Educate students about phishing and other cyber threats
Students will likely own an email account at some point. So, teaching them about the most common phishing and social engineering scams is a must. Most of them can be general, like fake freebie offers or tax-related scams. However, some can relate to school affairs or target students from particular schools.
- Parents should show children how phishing emails or dangerous links might look.
- It is important to emphasize that students should never reveal personal information via email or other digital communication.
- Most email providers offer some parental controls over children’s email accounts. Consider adding them to oversee communications or boost account security.
Furthermore, making cybersecurity a common topic for discussion at home is highly beneficial. Parents should educate their children about fake apps or those that harvest too much information. Many mobile applications have targeted underage audiences for things like ad fraud or lure them with back-to-school trends.
Protect children on social media
Kids younger than 13 should not start using social media platforms. Even when they reach an appropriate age, adults should oversee their activities, especially the content they see.
One option is getting parental control tools. Such programs can filter web content, perform location tracking, and oversee social media app usage. For instance, setting time limits is a common way to limit exposure to social media.
However, parents should also be cautious about posting their children’s photos on social media. It might not always be appropriate, and consequences can range from embarrassment to identity theft.
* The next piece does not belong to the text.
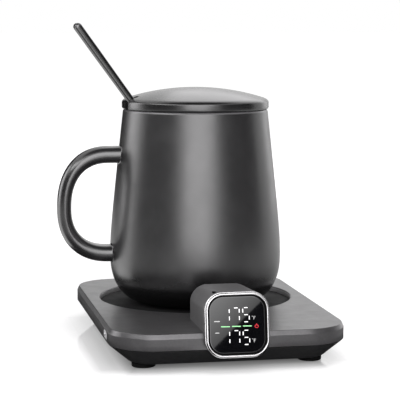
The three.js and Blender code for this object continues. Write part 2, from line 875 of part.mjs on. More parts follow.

General guidelines for secure digital lifestyles
Even adults struggle with cybersecurity strategies. However, implementing these strategies for the next school year and beyond drastically reduces online risks:
- Create strong and lengthy passwords containing letters, special symbols, and numbers.
- Add two-factor authentication for accounts whenever possible.
- Stranger danger is just as relevant online. So, never trust people you meet via online means.
- Instead of USB flash drives, children should go for cloud options for making presentations or transferring files.
- Discuss topics like sexting, cyberbullying, grooming, predators, and inappropriate content.
- Monitor activities like online gaming, social media posts, instant messaging, chat rooms, and others.
- Use a Virtual Private Network to protect internet activities at home and school.